== Source material

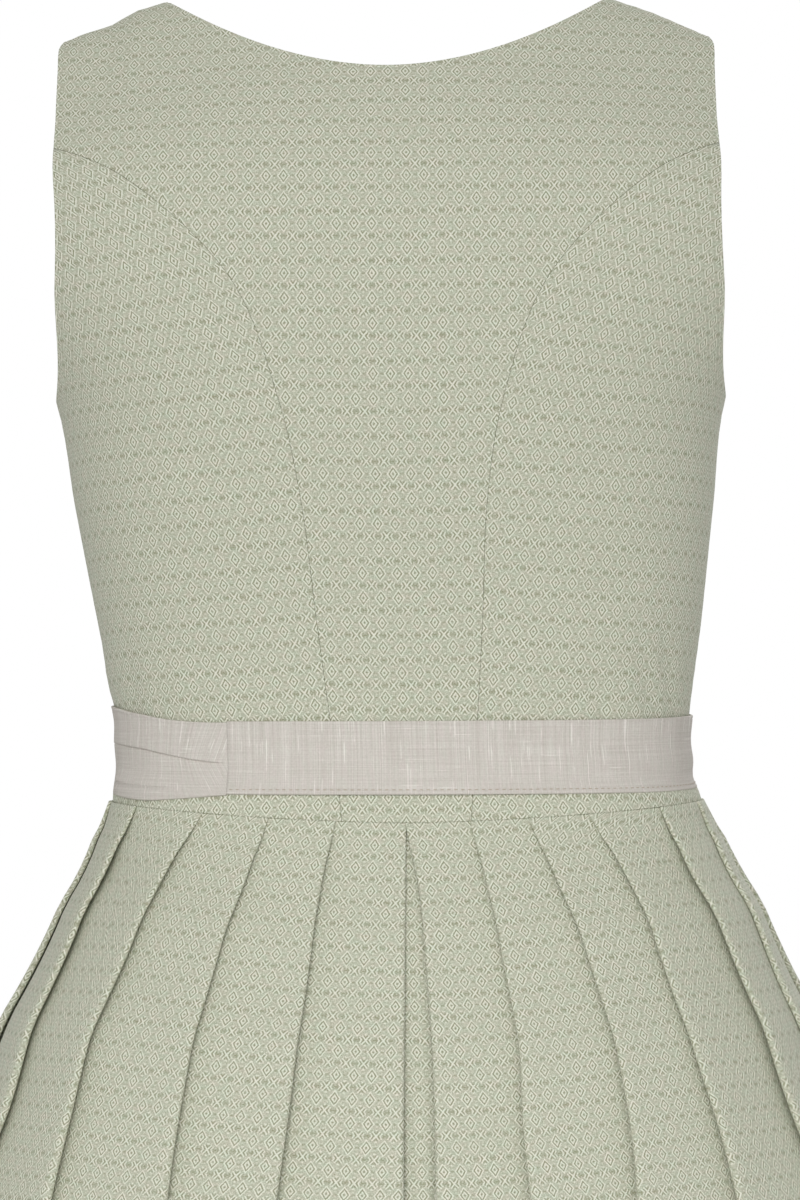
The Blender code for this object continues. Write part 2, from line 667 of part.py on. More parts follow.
def waist_radius():
    """Metres round the band for each radian, at the knot."""
    turn = math.radians(180 - KNOT_FROM_FRONT)
    ends = (waist_point(turn + by, BAND_TOP, band_out(turn)) for by in (-0.01, 0.01))
    return float(np.linalg.norm(np.subtract(*ends)) / 0.02)


def build_bow():
    seat, out, side = knot_frame()
    bpy.ops.mesh.primitive_cube_add(size=1, location=seat + out * (KNOT_SIZE[1] / 2 + KNOT_CLEAR))
    knot = bpy.context.object
    knot.name = "apron_knot"
    knot.scale = KNOT_SIZE
    knot.rotation_euler = (0, 0, math.atan2(side[1], side[0]))
    bpy.ops.object.transform_apply(location=False, rotation=False, scale=True)
    keep(knot, linen)
    soft = knot.modifiers.new("soft", "BEVEL")
    soft.width = 0.004
    soft.segments = 2

    across, out, half = BOW_LOOP.T
    for name, sign, slope in (("bow_loop_side", 1, 0.20), ("bow_loop_front", -1, 0.32)):
        order = slice(None, None, sign)
        away = sign * (beside_knot(sign, out[0]) + across)
        strip(name, away[order], out[order], (slope * across)[order], half[order])


def over_skirt(across, down, out):
    """A point over the skirt's front: across from the centre front, + to the wearer's left; down from the waist seam."""
    _, half_width, back, front, *_ = skirt_level(max(down, 0.0))
    made = ring(half_width, back, front, SKIRT_SQUARE)
    flat, sideness = on_ring(made, made[1][-1] - np.abs(across), out)
    z = skirt_height(down / SKIRT_LENGTH, sideness)
    if down < 0:
        z = np.full(len(flat), WAIST_SEAM - down)
    return np.column_stack([flat[:, 0] * np.where(across < 0, -1, 1), flat[:, 1], z])


def build_apron():
    turn = np.linspace(-1, 1, 4 * APRON_GATHERS + 1)
    wave = 0.5 - 0.5 * np.cos(np.arange(len(turn)) * math.pi / 2)
    rows = [over_skirt(turn * half, down, rise + depth * wave) for down, half, rise, depth in APRON_LEVELS]
    sheet("apron_panel", [np.stack(rows[::-1])], linen, LINEN_WALL, 0.0)
    for name, lean in (("tie_end_side", 1), ("tie_end_front", -1)):
        rows = []
        for down, apart, half, rise in TIE_END:
            across = tie_end_centre() + lean * apart + np.linspace(-1, 1, 4) * half
            rows.append(over_skirt(across, down, rise))
        sheet(name, [np.stack(rows[::-1])], linen, LINEN_WALL, 0.0)


def tie_end_centre():
    """Distance round the skirt from the centre front to the knot."""
    _, half_width, back, front, *_ = skirt_level(0.0)
    _, arc, turn = ring(half_width, back, front, SKIRT_SQUARE)
    return arc[-1] - float(np.interp(math.pi - math.radians(KNOT_FROM_FRONT), turn, arc))


# ---------------------------------------------------------------- run
for thing in list(bpy.data.objects):
    bpy.data.objects.remove(thing)
garment = bpy.data.collections.new("dirndl")
bpy.context.scene.collection.children.link(garment)
sage = material("jacquard_sage", SAGE, 0.85)
sage_skirt = material("jacquard_sage_skirt", SAGE_SHADE, 0.85)
linen = material("linen", LINEN, 0.9)
horn = material("horn", HORN, 0.4)

lap_edge = build_bodice()
build_skirt()
build_buttons(lap_edge)
build_band()
build_apron()
build_bow()
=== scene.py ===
"""A sleeveless dirndl with its linen apron, seen from the back: the cloth, its sewing and its creases."""

import math

import bmesh
import bpy
import numpy as np
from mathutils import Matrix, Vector


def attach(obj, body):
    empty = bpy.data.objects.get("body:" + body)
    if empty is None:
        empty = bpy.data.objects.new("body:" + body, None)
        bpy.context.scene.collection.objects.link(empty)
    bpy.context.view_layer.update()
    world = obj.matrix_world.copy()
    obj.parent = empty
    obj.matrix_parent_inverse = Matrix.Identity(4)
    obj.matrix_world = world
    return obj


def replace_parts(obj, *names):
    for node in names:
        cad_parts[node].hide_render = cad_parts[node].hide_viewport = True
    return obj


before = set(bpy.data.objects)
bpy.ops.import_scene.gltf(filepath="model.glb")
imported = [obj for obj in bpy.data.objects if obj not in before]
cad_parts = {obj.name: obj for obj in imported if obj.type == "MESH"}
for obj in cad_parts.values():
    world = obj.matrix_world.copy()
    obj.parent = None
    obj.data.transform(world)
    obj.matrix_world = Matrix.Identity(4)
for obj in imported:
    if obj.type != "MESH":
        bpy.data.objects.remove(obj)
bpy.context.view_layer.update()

# ---------------------------------------------------------------- sizes, metres
BODICE_WALL = 0.0012
SKIRT_WALL = 0.0006
LINEN_WALL = 0.0012
SEAM_GAP = 0.0001  # the cloth meets closer than the solids that it stands for
WAIST_GAP = 0.0001

WAIST_SEAM = -0.385  # at the centre back and the centre front
SKIRT_LENGTH = 0.700
FOLDS_PER_HALF = 12  # knife pleats from the centre back round to the centre front
PLEAT_CLOTH = 0.0920  # cloth from one fold edge to the next
SIDE_SEAM_FOLD = 6  # the skirt's side seam lies in the underlay of this fold

NECK_HALF_WIDTH = 0.1045
NECK_TOP = 0.0033  # height of the neckline at the shoulder
NECK_DROP_BACK = 0.0355
NECK_DROP_FRONT = 0.153
NECK_ROUND_BACK = 1.92  # power of the neckline's curve
NECK_ROUND_FRONT = 3.2

UNDERARM_STATION = 4.0  # stations below say where these are
SHOULDER_STATION = 8
ARMHOLE_WIDEST = 6.0
SHOULDER_STEP = 0.05  # metres in a station there
ARMHOLE_ANGLE = 38.6  # how far the armhole cuts in from the side, in degrees round the body
ARMHOLE_EASE = 4.2  # by how much less at the shoulder
CORNER_IN = 1.9  # and in again by this much right on the shoulder, so that the corner is round
CORNER_REACH = 0.0075  # metres

FRONT_LAP = 0.010  # how far each front runs past the centre front
LAP_CLEAR = 0.0008  # beyond the lap, before the upper front comes down
LAP_RAMP = 0.008  # in which the upper front comes down beside the lower one
BUTTONS = 6
BUTTON_RADIUS = 0.0060
BUTTON_HEIGHT = 0.0030
BUTTONS_TOP = -0.168
BUTTONS_BOTTOM = -0.318

BAND_TOP = -0.336
BAND_BOTTOM = -0.372
BAND_CLEARANCE = 0.0005
BAND_JOIN = 35.5  # degrees from the centre back to where the tie is sewn to the band
KNOT_FROM_FRONT = 24.0  # degrees from the centre front to the knot, on the wearer's left

KNOT_TURN = 3.0  # degrees from the knot's middle to where the band and the tie go under it
KNOT_SIZE = (0.024, 0.013, 0.034)
KNOT_CLEAR = 0.00065  # off the band, and off each bow loop
LAP_TURN = math.radians(22)
LAP_RISE = 0.0021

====

What this task involves:
Reproduce verbatim only the segment of the listing bounded by the line containing "lap_edge = build_bodice()" and the line containing "bpy.data.objects.remove(obj)", with both boundary lines included.

Response for this exercise:
lap_edge = build_bodice()
build_skirt()
build_buttons(lap_edge)
build_band()
build_apron()
build_bow()
=== scene.py ===
"""A sleeveless dirndl with its linen apron, seen from the back: the cloth, its sewing and its creases."""

import math

import bmesh
import bpy
import numpy as np
from mathutils import Matrix, Vector


def attach(obj, body):
    empty = bpy.data.objects.get("body:" + body)
    if empty is None:
        empty = bpy.data.objects.new("body:" + body, None)
        bpy.context.scene.collection.objects.link(empty)
    bpy.context.view_layer.update()
    world = obj.matrix_world.copy()
    obj.parent = empty
    obj.matrix_parent_inverse = Matrix.Identity(4)
    obj.matrix_world = world
    return obj


def replace_parts(obj, *names):
    for node in names:
        cad_parts[node].hide_render = cad_parts[node].hide_viewport = True
    return obj


before = set(bpy.data.objects)
bpy.ops.import_scene.gltf(filepath="model.glb")
imported = [obj for obj in bpy.data.objects if obj not in before]
cad_parts = {obj.name: obj for obj in imported if obj.type == "MESH"}
for obj in cad_parts.values():
    world = obj.matrix_world.copy()
    obj.parent = None
    obj.data.transform(world)
    obj.matrix_world = Matrix.Identity(4)
for obj in imported:
    if obj.type != "MESH":
        bpy.data.objects.remove(obj)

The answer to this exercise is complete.